Exercise => Which lines hold the string "with"? Copy every one of them.

(begin)

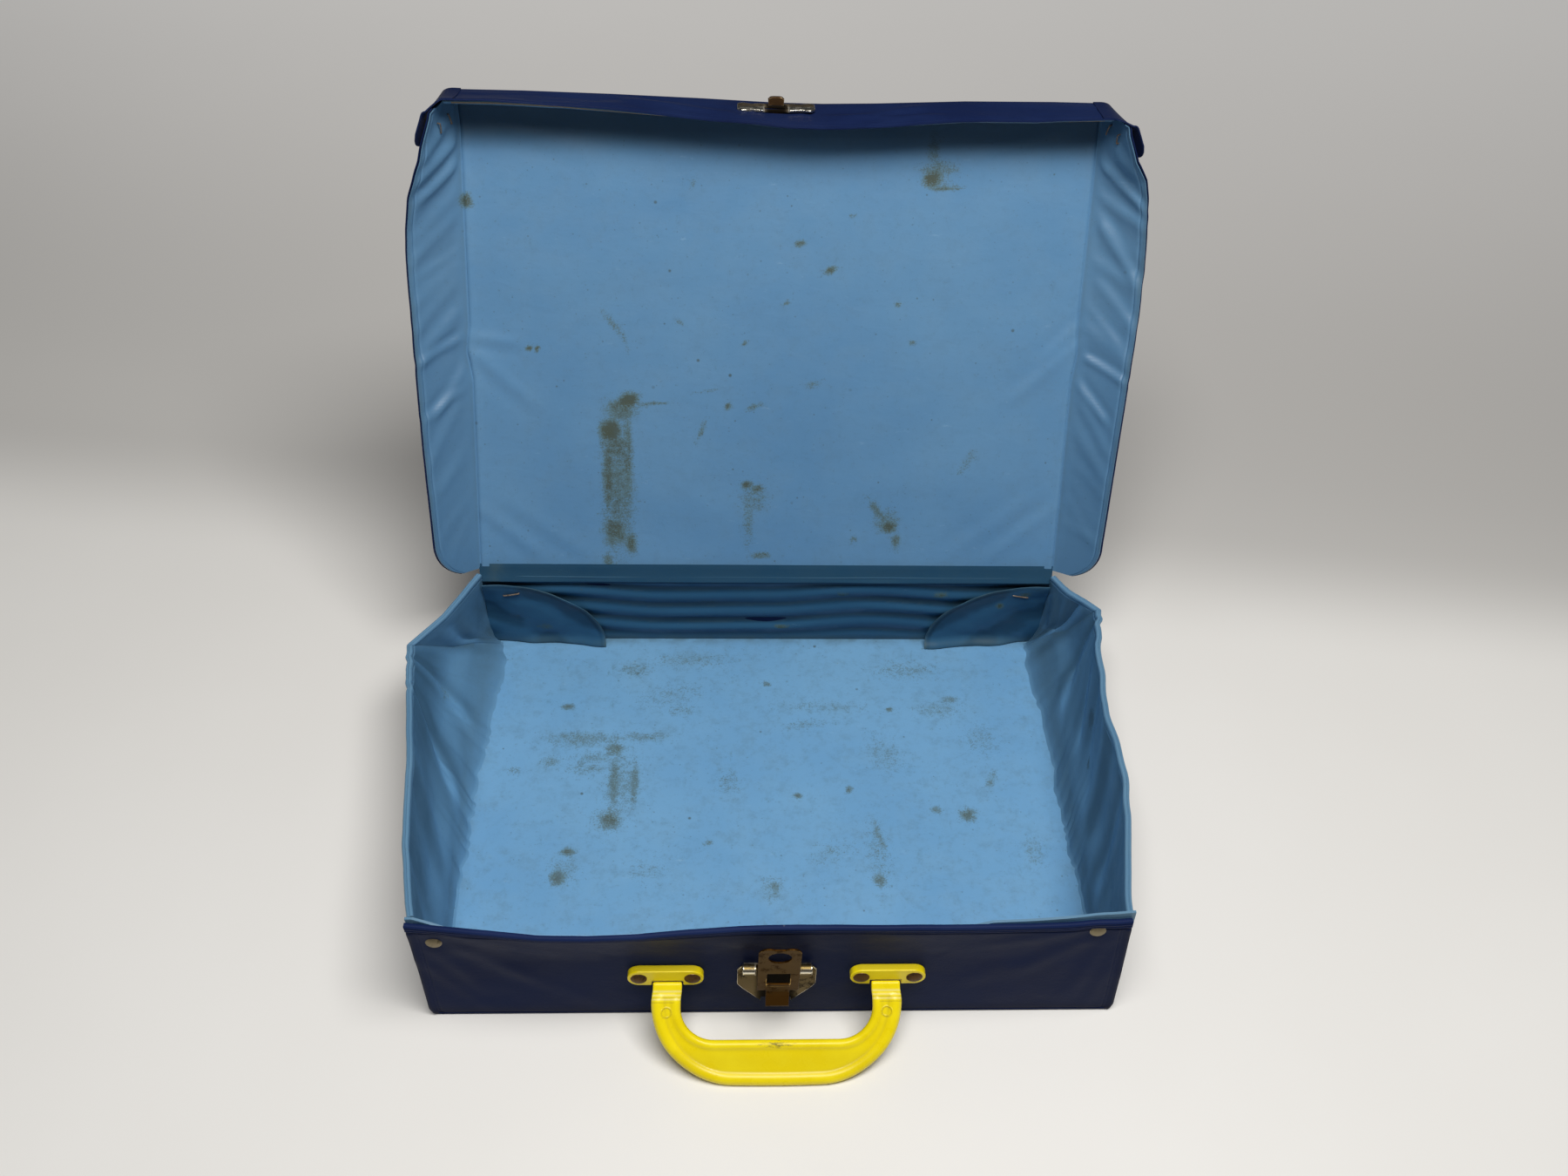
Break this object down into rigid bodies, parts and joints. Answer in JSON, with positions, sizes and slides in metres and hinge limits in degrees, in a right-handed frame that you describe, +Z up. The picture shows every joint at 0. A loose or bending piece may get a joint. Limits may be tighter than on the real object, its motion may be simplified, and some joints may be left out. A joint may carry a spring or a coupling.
{
  "type": "vinyl game case",
  "caption": "Shallow vinyl-over-card carrying case for a boxed tabletop game, hinged lid standing open, folding plastic handle and pressed metal latch.",
  "frame": {"origin": "centre of the tray's flat underside, at table height", "axes": "+X to the right seen from the latch side, +Y towards the hinge, +Z up"},
  "size_m": [0.3468, 0.3553, 0.2767],
  "materials": {
    "navy_vinyl": "soft calendered vinyl with a satin sheen and shallow creases",
    "blue_vinyl": "soft vinyl lining, satin, creased and stained",
    "card": "grey-brown stiffening card, hidden between the vinyl sheets",
    "yellow_plastic": "moulded yellow plastic, semi-gloss, scuffed",
    "rivet_brass": "dull domed rivet heads",
    "rivet_bronze": "brown tarnished rivet heads",
    "worn_nickel": "worn nickel plating over brass",
    "latch_brass": "dark brown tarnished brass with bright worn edges",
    "staple_steel": "thin steel wire, slightly rusted"
  },
  "bodies": {
    "tray": {"floor_skin": "navy_vinyl", "floor_board": "card", "floor_lining": "blue_vinyl", "front_wall_skin": "navy_vinyl", "front_wall_board": "card", "front_wall_lining": "blue_vinyl", "front_rim": "navy_vinyl", "left_wall_skin": "navy_vinyl", "left_wall_board": "card", "left_wall_lining": "blue_vinyl", "left_rim": "blue_vinyl", "right_wall_skin": "navy_vinyl", "right_wall_board": "card", "right_wall_lining": "blue_vinyl", "right_rim": "blue_vinyl", "rear_wall_skin": "navy_vinyl", "rear_wall_lining": "blue_vinyl", "left_rear_flap": "blue_vinyl", "right_rear_flap": "blue_vinyl", "hinge_welt": "blue_vinyl", "corner_rivets": "rivet_brass", "rear_staples": "staple_steel", "handle_tab_left": "yellow_plastic", "handle_tab_right": "yellow_plastic", "handle_rivets": "rivet_bronze", "latch_plate": "worn_nickel", "latch_pin": "worn_nickel"},
    "lid": {"lid_skin": "navy_vinyl", "lid_board": "card", "lid_lining": "blue_vinyl", "lip_skin": "navy_vinyl", "lip_board": "card", "lip_lining": "blue_vinyl", "strike_plate": "worn_nickel", "strike_nose": "latch_brass"},
    "left_flange": {"left_flange_skin": "navy_vinyl", "left_flange_lining": "blue_vinyl", "left_corner_flap": "navy_vinyl", "left_lid_staples": "staple_steel"},
    "right_flange": {"right_flange_skin": "navy_vinyl", "right_flange_lining": "blue_vinyl", "right_corner_flap": "navy_vinyl", "right_lid_staples": "staple_steel"},
    "handle": {"handle_grip": "yellow_plastic"},
    "tongue": {"latch_tongue": "latch_brass"}
  },
  "joints": [
    {"name": "lid_hinge", "type": "hinge", "parent": "tray", "child": "lid", "pos_m": [0, 0.1095, 0.0555], "axis": [1, 0, 0], "range_deg": [-40, 108.5]},
    {"name": "left_flange_fold", "type": "hinge", "parent": "lid", "child": "left_flange", "pos_m": [-0.1532, 0.11073, 0.05495], "axis": [0, 0.4067, 0.9135], "range_deg": [-17, 45]},
    {"name": "right_flange_fold", "type": "hinge", "parent": "lid", "child": "right_flange", "pos_m": [0.1532, 0.11073, 0.05495], "axis": [0, 0.4067, 0.9135], "range_deg": [-45, 17]},
    {"name": "handle_fold", "type": "hinge", "parent": "tray", "child": "handle", "pos_m": [0, -0.1176, 0.0312], "axis": [1, 0, 0], "range_deg": [-90, 0]},
    {"name": "tongue_pivot", "type": "hinge", "parent": "tray", "child": "tongue", "pos_m": [0, -0.1168, 0.0415], "axis": [1, 0, 0], "range_deg": [-7.3, 15]}
  ],
  "couplings": [
    {"joint": "left_flange_fold", "follows": "lid_hinge", "ratio": 0.4147},
    {"joint": "right_flange_fold", "follows": "lid_hinge", "ratio": -0.4147}
  ]
}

(end)

Correct response =>
Break this object down into rigid bodies, parts and joints. Answer in JSON, with positions, sizes and slides in metres and hinge limits in degrees, in a right-handed frame that you describe, +Z up. The picture shows every joint at 0. A loose or bending piece may get a joint. Limits may be tighter than on the real object, its motion may be simplified, and some joints may be left out. A joint may carry a spring or a coupling.
    "navy_vinyl": "soft calendered vinyl with a satin sheen and shallow creases",
    "latch_brass": "dark brown tarnished brass with bright worn edges",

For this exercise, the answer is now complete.